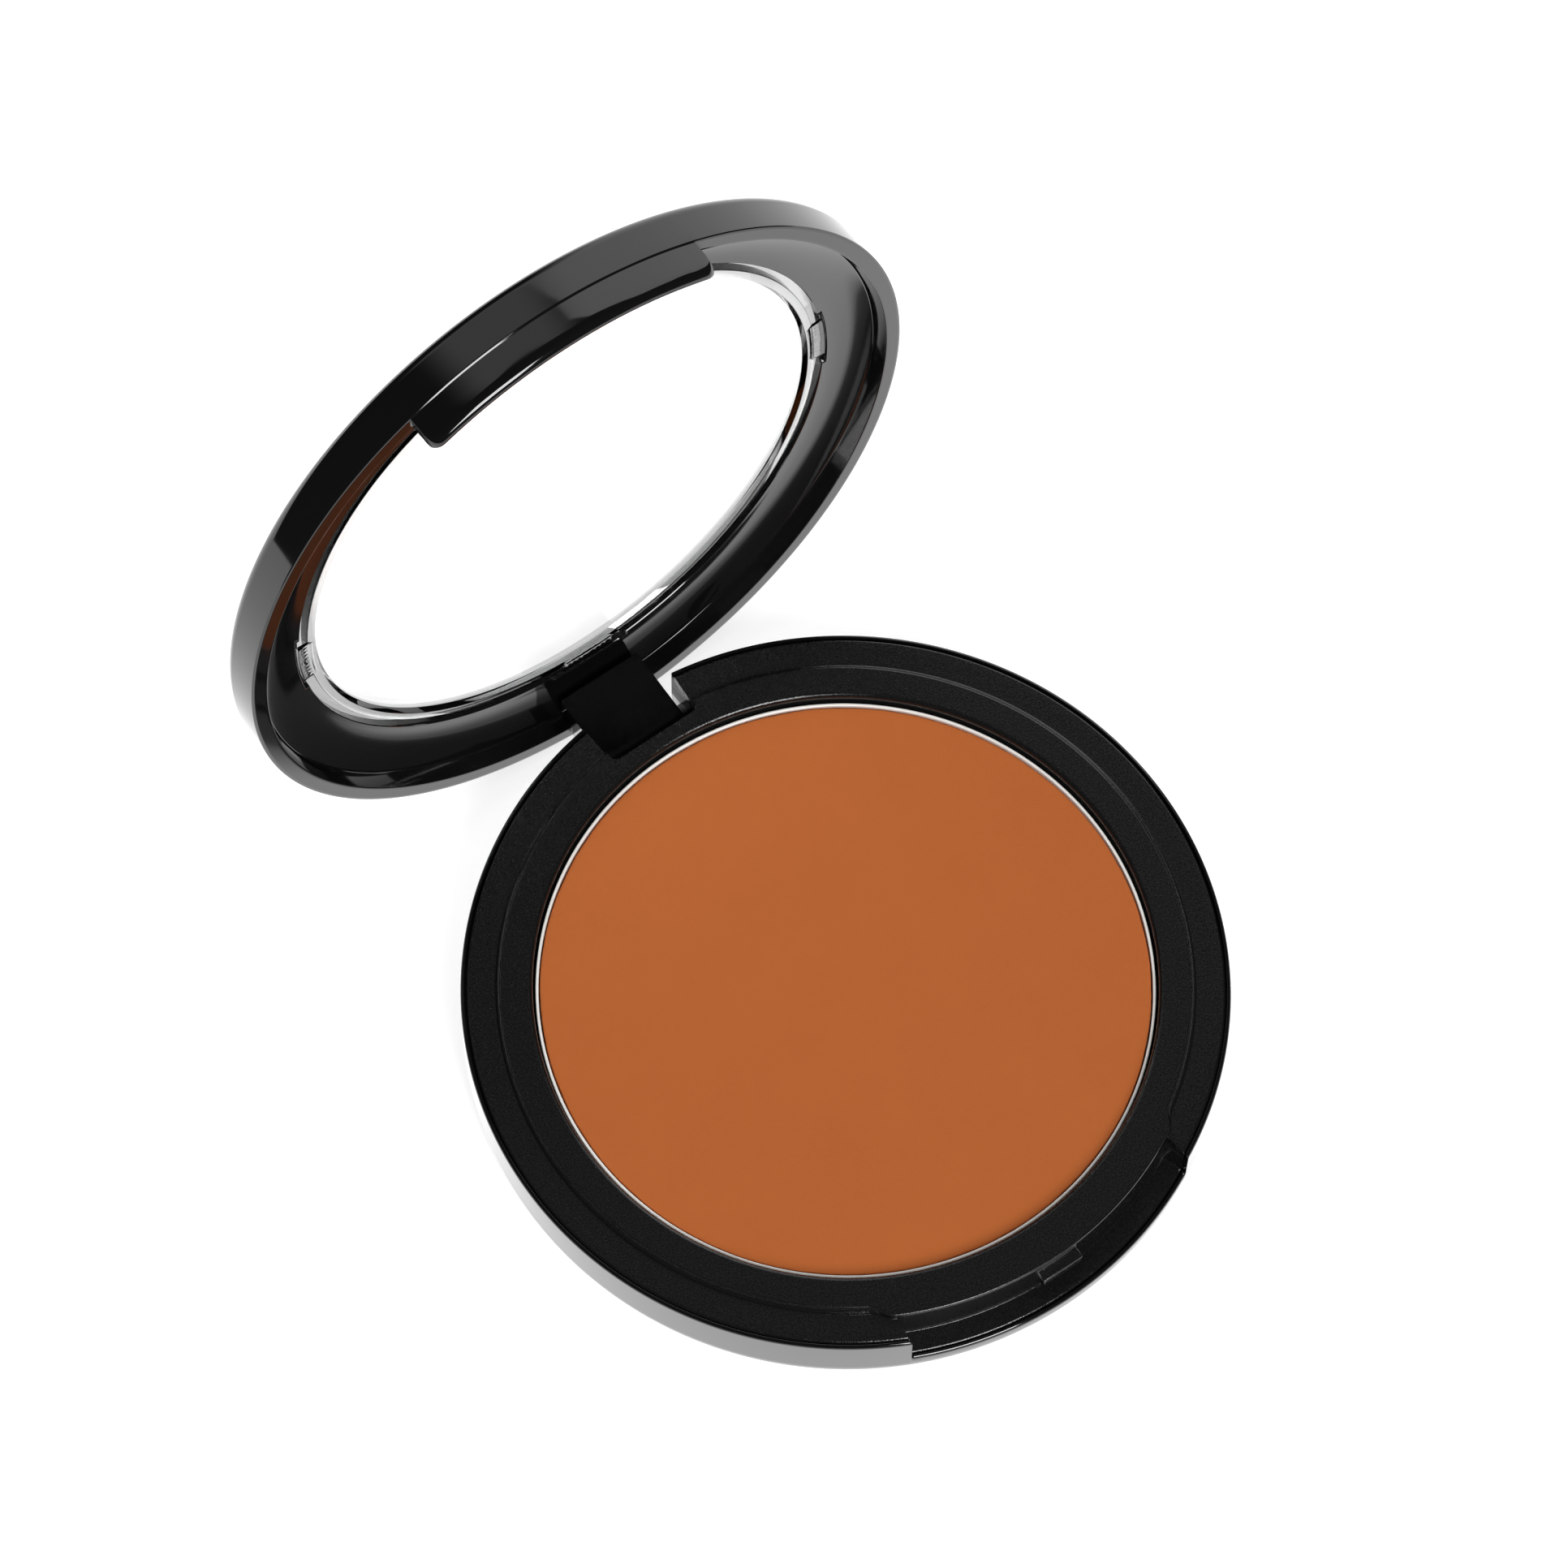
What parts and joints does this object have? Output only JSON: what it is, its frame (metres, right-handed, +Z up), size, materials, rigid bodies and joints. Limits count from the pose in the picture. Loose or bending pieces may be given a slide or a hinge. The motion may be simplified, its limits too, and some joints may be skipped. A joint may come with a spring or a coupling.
{
  "type": "powder compact",
  "caption": "Round black powder compact with a clear window in its hinged lid, a raised collar round the powder pan, and a tongue that closes into a thumb notch.",
  "frame": {"origin": "centre of the underside of the base, on the surface that the compact stands on", "axes": "+Z up, hinge at +Y, thumb notch at -Y, +X to the right when the notch faces the viewer"},
  "size_m": [0.076, 0.0916, 0.0764],
  "materials": {
    "case_gloss": "polished black moulded plastic",
    "lid_gloss": "polished black moulded plastic",
    "deck_satin": "satin black moulded plastic with a fine grain",
    "pan_metal": "thin pressed tin or aluminium pan, bright rim",
    "pressed_powder": "matt pressed powder, warm tan brown",
    "glue": "cured hot-melt glue",
    "label_paper": "blank coated paper",
    "pin_steel": "drawn steel wire",
    "window_clear": "clear polished plastic"
  },
  "bodies": {
    "base": {"base_shell": "case_gloss", "deck_frame": "deck_satin", "powder_pan": "pan_metal", "powder_cake": "pressed_powder", "pan_glue_1": "glue", "pan_glue_2": "glue", "pan_glue_3": "glue", "base_label": "label_paper", "hinge_pin": "pin_steel"},
    "lid": {"lid_shell": "lid_gloss", "window_lens": "window_clear"}
  },
  "joints": [
    {"name": "lid_hinge", "type": "hinge", "parent": "base", "child": "lid", "pos_m": [0, 0.03529, 0.00402], "axis": [1, 0, 0], "range_deg": [0, 96.17]}
  ]
}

-=-=-

→ **The exercise**: Output the full listing exactly as it stands.

→ **Answer for this exercise**:
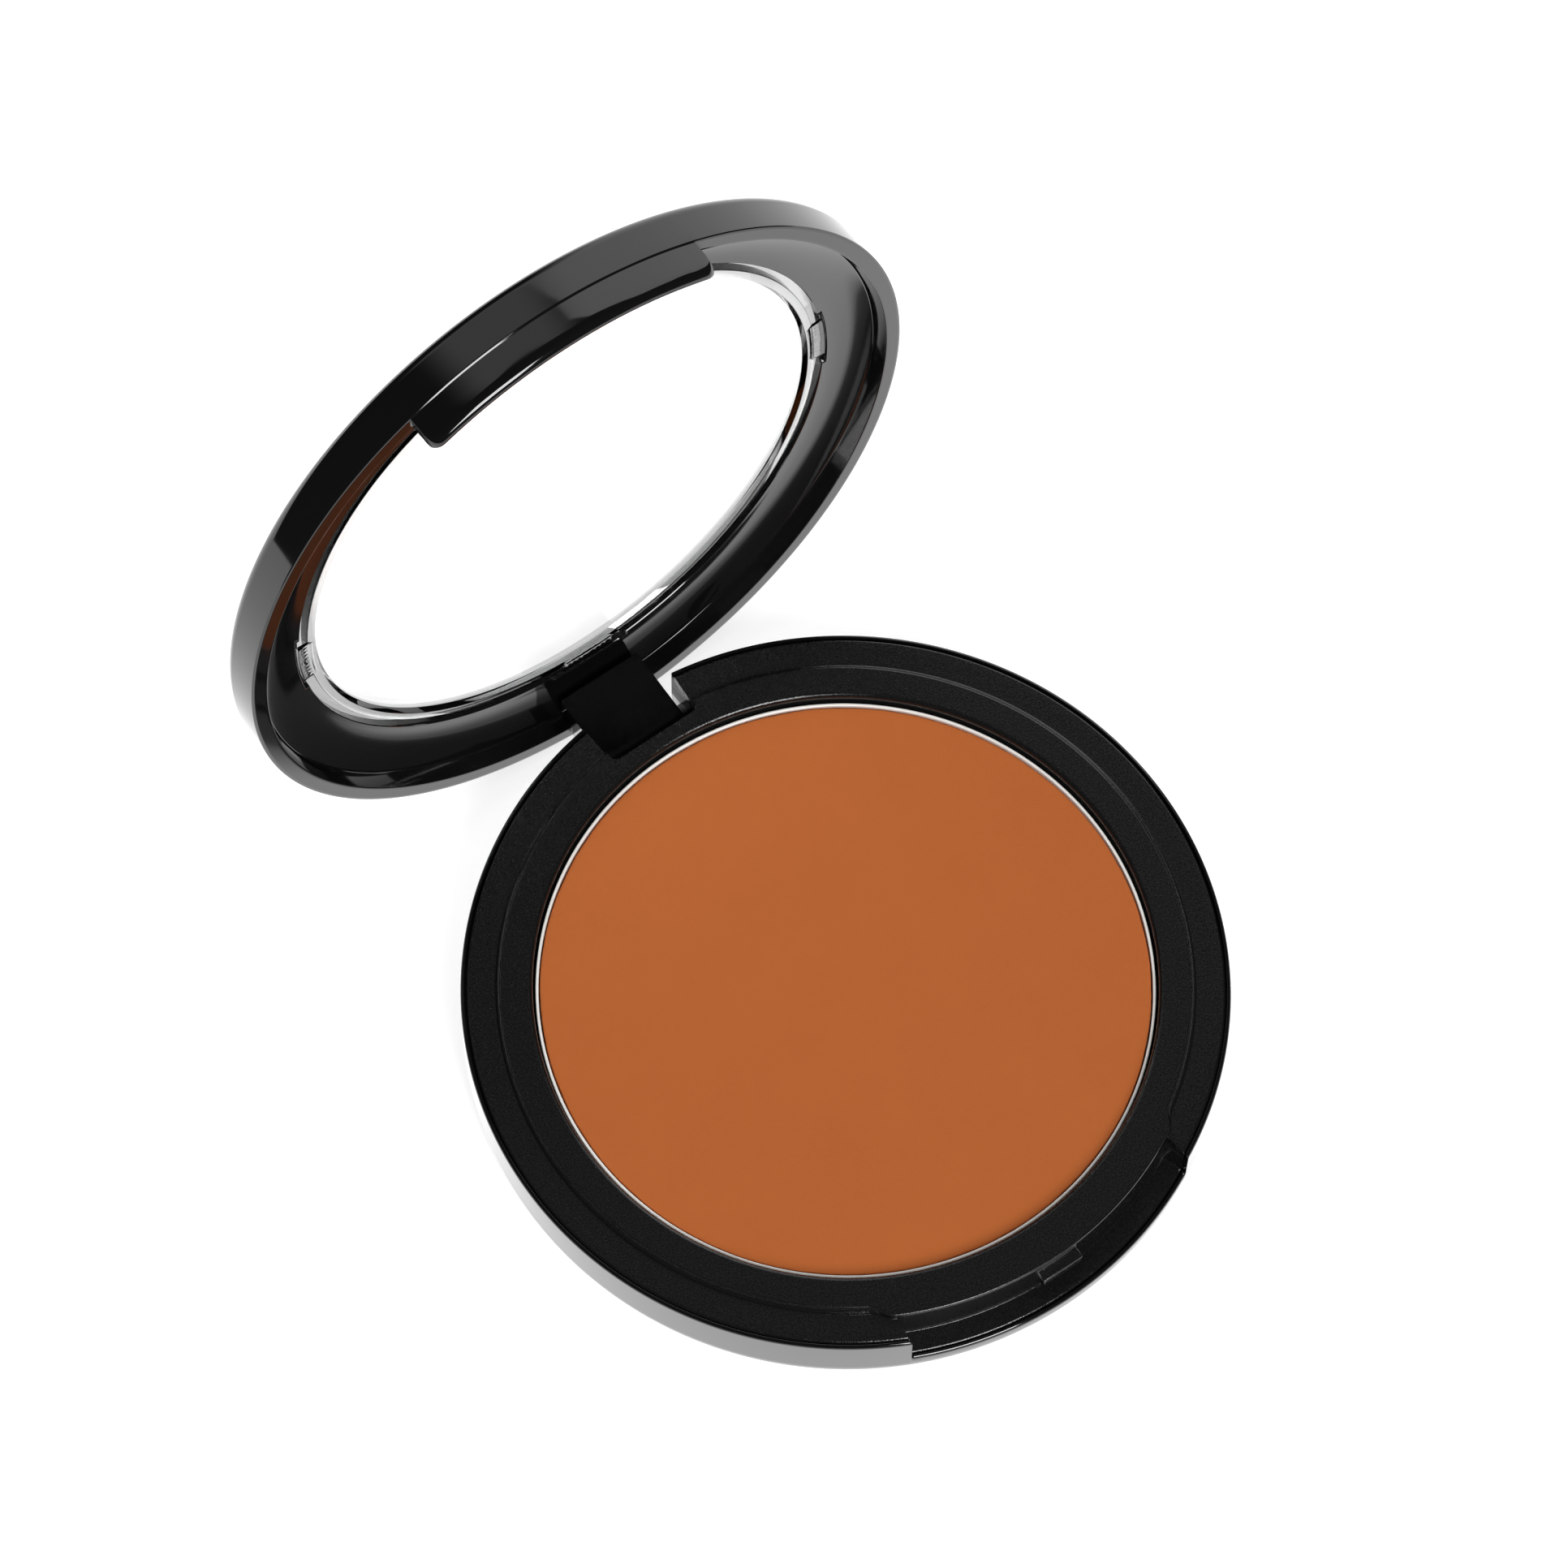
What parts and joints does this object have? Output only JSON: what it is, its frame (metres, right-handed, +Z up), size, materials, rigid bodies and joints. Limits count from the pose in the picture. Loose or bending pieces may be given a slide or a hinge. The motion may be simplified, its limits too, and some joints may be skipped. A joint may come with a spring or a coupling.
{
  "type": "powder compact",
  "caption": "Round black powder compact with a clear window in its hinged lid, a raised collar round the powder pan, and a tongue that closes into a thumb notch.",
  "frame": {"origin": "centre of the underside of the base, on the surface that the compact stands on", "axes": "+Z up, hinge at +Y, thumb notch at -Y, +X to the right when the notch faces the viewer"},
  "size_m": [0.076, 0.0916, 0.0764],
  "materials": {
    "case_gloss": "polished black moulded plastic",
    "lid_gloss": "polished black moulded plastic",
    "deck_satin": "satin black moulded plastic with a fine grain",
    "pan_metal": "thin pressed tin or aluminium pan, bright rim",
    "pressed_powder": "matt pressed powder, warm tan brown",
    "glue": "cured hot-melt glue",
    "label_paper": "blank coated paper",
    "pin_steel": "drawn steel wire",
    "window_clear": "clear polished plastic"
  },
  "bodies": {
    "base": {"base_shell": "case_gloss", "deck_frame": "deck_satin", "powder_pan": "pan_metal", "powder_cake": "pressed_powder", "pan_glue_1": "glue", "pan_glue_2": "glue", "pan_glue_3": "glue", "base_label": "label_paper", "hinge_pin": "pin_steel"},
    "lid": {"lid_shell": "lid_gloss", "window_lens": "window_clear"}
  },
  "joints": [
    {"name": "lid_hinge", "type": "hinge", "parent": "base", "child": "lid", "pos_m": [0, 0.03529, 0.00402], "axis": [1, 0, 0], "range_deg": [0, 96.17]}
  ]
}